Section 12-301 provides a three-year limitation upon the commencement of negligence actions. In ordinary negligence actions, such as this case, the D.C. statute begins to run at the time the plaintiff suffers injury. Fort Myers Seafood Packers v. Steptoe & Johnson, et al., 127 U.S.App.D.C. 93, 381 F.2d 261, 262 (1967).
The plaintiff in this action suffered injury, if at all, on the date (October 9, 1961) that the certificate was issued. Therefore, since approximately fourteen years have elapsed between the injury, if it existed, and the commencement of this action, plaintiff’s claim for negligence is again barred by the statute. D.C.Code, 1973, § 12-301.
C. The Breach of Contract Claim.
Plaintiff further argues that defendants Answering and Rohrich are liable for breach of an alleged contract to pay plaintiff a bonus. Plaintiff asserts that the performance by defendants in the form of the transfer of a void certificate represents a breach of contract, and that the defendants’ fraud and concealment of the fact that the certificate was improperly issued and therefore void, stayed the running of the statute of limitations until the plaintiff discovered this defect.5 Whether or not there was a contract to pay a bonus, which we do not have to decide, plaintiff’s basic claim is that concealment of the alleged breach was a fraud which tolled the statute. In our previous discussion under paragraph “A. *470Fraud” we have disposed of this type of claim and need not consider it further.
D. Equity.
Finally, plaintiff alleges that he is entitled to equitable relief in the form of a declaratory judgment that the stock certificate is valid, or in the alternative an order of this Court requiring the Corporation to issue a new valid certificate.
As we have noted above, an equitable remedy will be withheld where the applicable statute of limitations bars the concurrent legal remedy.
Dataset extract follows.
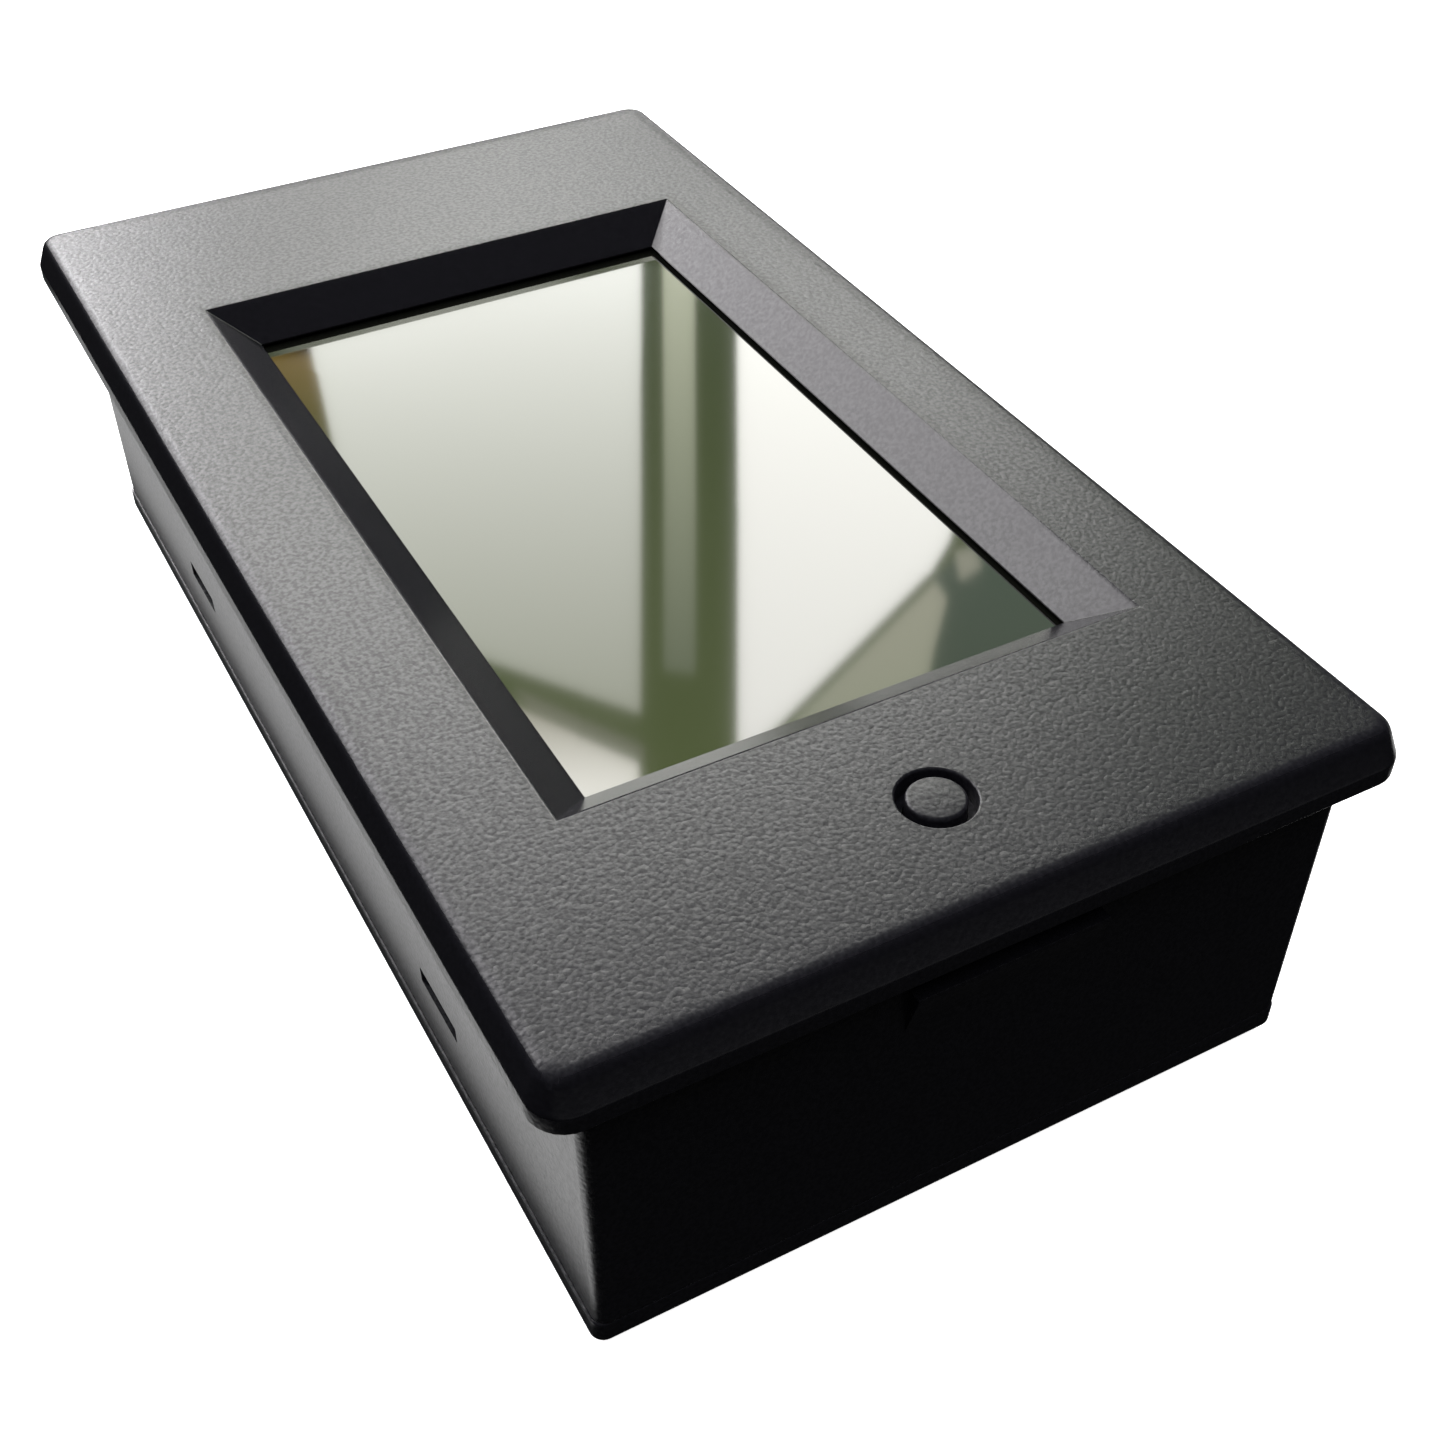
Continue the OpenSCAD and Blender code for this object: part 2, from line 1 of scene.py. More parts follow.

Cope v. Anderson, 331 U.S. 461, 464, 67 S.Ct. 1340, 91 L.Ed. 1602 (1947). Since concurrent jurisdiction does exist, and the statute of limitations has barred plaintiffs requests for legal relief, equity will follow the law and be controlled by the applicable statute of limitations. Therefore, plaintiffs equitable cause of action will not lie.
Even if the statute of limitations were not a bar, the doctrine of laches would still operate to prevent the grant of equitable relief. The doctrine of laches stems from the principle that equity aids the vigilant. It is designed to promote diligence and to prevent the enforcement of stale claims. Defendants, due to plaintiffs failure to take timely action, have been seriously prejudiced in their defenses. The death of Rohrich alone is an example of the prejudice caused defendants by plaintiff’s dilatory conduct. Plaintiff has shown no facts which would make equitable relief proper or appropriate.
Counterclaim.
Answering counterclaims for the return of the void certificate so that the certificate might be cancelled, hence, avoiding future potential liability.
If certificates of stock are issued illegally, or by an officer fraudulently or without authority, and the circumstances are such that they are void or voidable, the corporation may cancel them, or they may be cancelled by a court of equity in a suit brought for that purpose by the corporation. Fletcher Cyc. Corp. (Perm.Ed.) § 5166.
In view of our determination that plaintiff’s claims for relief are barred by the statute of limitations, plaintiff has no proprietary interest in the stock. The certificate, as any overissued security, is void and worthless. Scovill v. Thayer, 105 U.S. 143, 26 L.Ed. 968 (1882).
Therefore, to avert any claim by a future transferee of the stock, we hold that the certificate should be returned to the corporation for cancellation. See 18 C.J.S. Corporations § 249.
An Order consistent with the above has been entered this day.
. Answering, Inc., a Delaware corporation was formed in 1949 by Paul J. Rohrich and Wesley J. Steele. All authorized stock (250 shares) was issued to Rohrich and Steele.
. The defendant corporation, now the parent Delaware company, was formed in 1958. Upon formation, its total authorized stock (also 250 shares) was issued to Steele and Rohrich, as joint tenants with right of survivorship. The issuance of this stock occurred on January 2, 1959. The defendant corporation’s authorized stock was not increased until January 1, 1971, at which time Rohrich, representing himself to be the sole shareholder, amended its Articles of Incorporation to increase the authorized shares from 250 to 1,250 shares. Francis J. Bowman and Richard V. McNamara each purchased ten (10) shares of the newly authorized stock on November 18, 1971.
. Wesley J. Steele died previously on March 26, 1970. On that date, Rohrich, pursuant to the aforementioned survivorship agreement, became the sole owner of the 250 shares of Answering stock.
. We are not unmindful that D.C.Code, 1973, § 12-305 tolls the statute in an action against the estate of a deceased individual for the period between the date of death and the granting of letters testamentary. This provision dictates that we compute the term of plaintiffs inactivity from October 9, 1961, the date of stock receipt, to December 7, 1975, the date of Rohrich’s death, instead of from the date of the receipt to the date of the filing of this action.
. Plaintiff, apparently assuming that the stock certificate constitutes a contract, avers that the certificate is a sealed instrument and that the twelve (12) year statute of limitations governing sealed instruments should apply. D.C. Code, 1973, § 12-301(6). We need not reach the issue as to whether the certificate is sealed, for even if the twelve-year limitation is applied, plaintiff’s cause of action would be barred, since more than fourteen years have elapsed since the transfer of the certificate.